Other local producers who have had success with it include Becker Vineyards and Pedernales Cellars, whose Viognier Reserve is aged briefly in new French oak barrels to bring out flavors of vanilla, butter and toast.
If you like cabernet sauvignon, try tannat or tempranillo
When Texas winemakers talk about the grape varietal that will ultimately define the state, becoming the most dominantly planted here, they’re generally split between two robust reds: tannat and tempranillo.
Bending Branch Winery in Comfort believes that tannat, originally grown in southwestern France, has a lot of promise because of how well it grows in Texas, “where it yield grippy tannins and a spiciness,” Bending Branch’s director of marketing, Jennifer McInnis Fadel, says. “It’s a natural progression for people, such as cabernet drinkers, who like a big, bold, dry red wine.”
The majority of people in the industry, however, have fallen in love with the Spanish grape tempranillo — perhaps none more so than Pedernales Cellars and Spicewood Vineyards.
“I’d argue it’s the red grape of Texas,” Spicewood Vineyards owner Ron Yates says. “Tempranillo makes a very different wine from region to region. Napa cabernet is made to be generally the same all over Napa Valley, but that’s what’s really cool about tempranillo. It’s made in a few different regions of Texas, and each of those locations really yields a unique grape.”
In the Hill Country, he says, it’s a heavier wine, with “darker, deeper flavors and a more tannic structure.”
At Pedernales Cellars, the grape is so integral to the wine program that the winery’s website keeps it on a page separate from the rest of the red wines. “Our philosophy is, if we grow the right grapes, we will make world-class wines. Tempranillo is one of those grapes,” Fredrik Osterberg, president of Pedernales, says.
If you like pinot grigio, try trebbiano
Pinot grigio, a lighter-bodied fresh white wine, might have originated in France, but it found global fame largely through the influence of Italy. And it’s comparable to another Italian grape that flourishes in Texas: trebbiano. One of the Hill Country wineries that focuses on Italian varietals, Mike Batek’s Hye Meadow Winery in Hye, makes trebbiano “as our fun white,” he says. “It’s very crisp and refreshing; it really pairs well with our weather and what we do here with food.”

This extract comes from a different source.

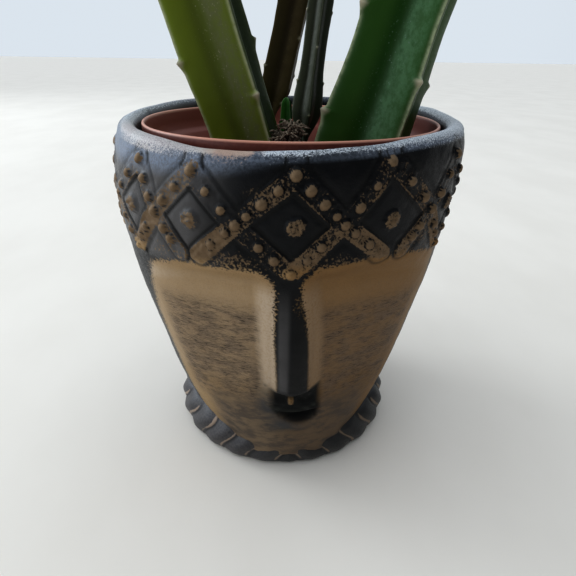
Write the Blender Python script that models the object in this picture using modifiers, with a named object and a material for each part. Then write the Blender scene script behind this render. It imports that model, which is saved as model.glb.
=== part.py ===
"""A potted stapelia: four-angled succulent stems in a growing pot, inside a planter cast as a stylised head.

Metres, +Z up. The origin is the middle of the planter's flat underside, and the face looks towards -Y.
"""
import bisect
import math

import bmesh
import bpy
from mathutils import Matrix, Vector, noise

MM = 0.001
MERGE = 0.01 * MM
CLEARANCE = 0.3 * MM

# Planter body: pairs of height and radius up the bare outside, pairs of radius and height over the lip and
# down the cavity, all in millimetres, and the heights that carry a row of vertices
BODY_PROFILE = [
    (0, 31.8), (12, 36.6), (25, 40.7), (40, 44.3), (55, 47.6), (70, 50.3), (85, 51.9), (95, 52.4),
    (101, 52.1), (106, 51.1),
]
LIP_OUTER = [(51.5, 105.2), (50.4, 106.8), (48.9, 107.4), (47.3, 106.9), (46.2, 105.4)]
CAVITY_PROFILE = [(45.9, 102.5), (45.6, 85), (38.4, 38), (31.0, 16)]
BODY_ROWS = [97, 88, 80.5, 76, 71, 64, 57, 50, 44, 39.5, 36.4, 33.8, 31, 28.2, 26, 23.6, 20.5, 15, 9.5, 5.5]
BODY_BOTTOM = 3.0 * MM
CAVITY_FLOOR = 16.0 * MM
BODY_STEPS = 50
FRONT_CROWDING = 0.64
MOUTH_SHIFT = 1.7 * MM
SHIFT_HEIGHTS = (86.0 * MM, 107.5 * MM)

# The uneven lip: the height of its crest, in millimetres, at azimuths in degrees from the front, and the
# heights between which the body takes it up
LIP_CREST = 107.4 * MM
CREST_HEIGHTS = [
    (-180, 111.1), (-135, 110.9), (-95, 109.3), (-60, 108.3), (-46, 107.9), (-35, 107.2), (-25, 106.7),
    (-4, 107.1), (20, 108.1), (35, 109.0), (82, 109.4), (110, 110.7), (180, 111.1),
]
CREST_TAKE_UP = (94.0 * MM, 105.0 * MM)

# Face: heights on the body, spans round it in degrees from the front, and depths
BROW_HEIGHTS = (75.5 * MM, 80.5 * MM)
CHEEK_DEPTH = 2.6 * MM
CHEEK_SIDE = (22.0, 48.0)
CHEEK_FOOT = (22.0 * MM, 46.0 * MM)
NOSE_BRIDGE = (80.0 * MM, 50.0 * MM)
NOSE_TIP = (33.8 * MM, 36.4 * MM)
NOSE_RISE = 2.3 * MM
NOSE_HALF_WIDTH = 4.3 * MM
CHIN_RADIUS = 40.3 * MM
CHIN_SLOPE = 0.045
CHIN_SIDE = (8.0, 58.0)
CHIN_FOOT = (2.0 * MM, 5.5 * MM)

# Upper lip and mouth, as soft ovals: middle height, half width, half height and rise
MOUTH_AZIMUTH = 1.5
UPPER_LIP = (29.6 * MM, 9.0 * MM, 4.2 * MM, 1.0 * MM)
MOUTH_GROOVE = (24.2 * MM, 7.0 * MM, 2.6 * MM, -1.5 * MM)

# Collar: the rope-like foot that the chin hangs over, its strands slanting down and away from the chin
COLLAR_PROFILE = [(38.9, 0), (39.8, 1.4), (40.3, 5.2), (39.5, 9.0), (36.4, 12.4)]
COLLAR_TOP = 13.0 * MM
COLLAR_TOP_RADIUS = 32.0 * MM
COLLAR_STEPS = 72
COLLAR_STRANDS = 24
STRAND_RISE = 0.8 * MM
STRAND_SLANT = 1.1 * math.pi

# Headband: a lattice of raised bands, a bead at each crossing and between them, and a stud in each diamond
DIAMONDS = 14
LATTICE_TOP = 102.7 * MM
TOP_FOLLOWS_CREST = 0.5
LATTICE_CROSSING = 91.2 * MM
LATTICE_BOTTOM = 79.1 * MM
BROW_BAND_END = 83.0 * MM
CHEEK_SPAN = (10.0, 50.0)
TOP_LIFTS = {1: 1.7}
TOP_SHIFTS = {-2: 3.9, -1: -3.1, 0: -2.3, 1: -3.8}
CROSSING_SHIFTS = {-2: -2.2, -1: -2.9, 0: -1.2, 1: 2.7}
FOOT_SHIFTS = {-2: -0.9, -1: -4.7, 0: -1.5, 1: 2.8}
STUD_SHIFTS = {-1: -2.5, 0: -0.8, 1: -0.7}
BAND_WIDTH = 4.4 * MM
BAND_RISES = (0.6 * MM, 0.85 * MM)
BAND_ROOT = 0.9 * MM
BAND_CUTS = 3
BEAD_RADIUS = 1.6 * MM
BEAD_LIFT = -0.05 * MM
STUD_RADIUS = 3.0 * MM
STUD_LIFT = -1.4 * MM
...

If you like merlot, try nero d’avola or montepulciano
One of the most familiar wines around the world — merlot, lush and velvety with dark berry notes — is comparable to two Italian wines that are among the least recognized.
Brennan Vineyards makes nero d’avola, a Sicilian grape grown in very few places in the U.S. Brennan decided to pursue it, despite its obscurity, because he and his wife remembered it “as a fabulous wine during a trip to Sicily about 12 years ago,” he says. It’s proved to be just as good here: “fairly fruit-forward but with Old World characteristics, too. Cigar box and chocolate flavors are layered with cherry, tart strawberry.”
Note that if you try it at the winery or at a restaurant, it’ll come in a bottle with the name ‘Super Nero,’ not nero d’avola, since the varietal is so unknown. “The label sort of looks like Superman pulling back his shirt, and instead of an ‘S’ on his chest, there’s a grape leaf,” Brennan says.
The blackberry-rich montepulciano — another mouthful affectionally shortened to monte — is one of Duchman Family Winery’s top-sellers in its Italian-focused lineup, according to the winery’s general manager, Jeff Ogle. “It’s been a blockbuster wine for us, with a similar palate to California-style wines,” he says.
If you like pinot noir, try dolcetto
A seductive grape like pinot noir is going to need an equally disarming counterpart in Texas vineyards, and Batek thinks he’s found one with dolcetto, a black grape from Italy whose name means “little sweet one” — not because the wine is sweet, but because “the aromatics are just gravy,” he says. “With ours, there is some barrel influence, but we’re really wanting to get the wine to shine through so the fruit and the nose take center stage.”
But Hye Meadow Winery isn’t the only producer of this increasingly beloved grape. Duchman also makes one with plum notes and a balanced acidity, as does Flat Creek Estate in Marble Falls.
“Italian grapes are our sweet spot,” Batek says. “And we’re not the only ones.”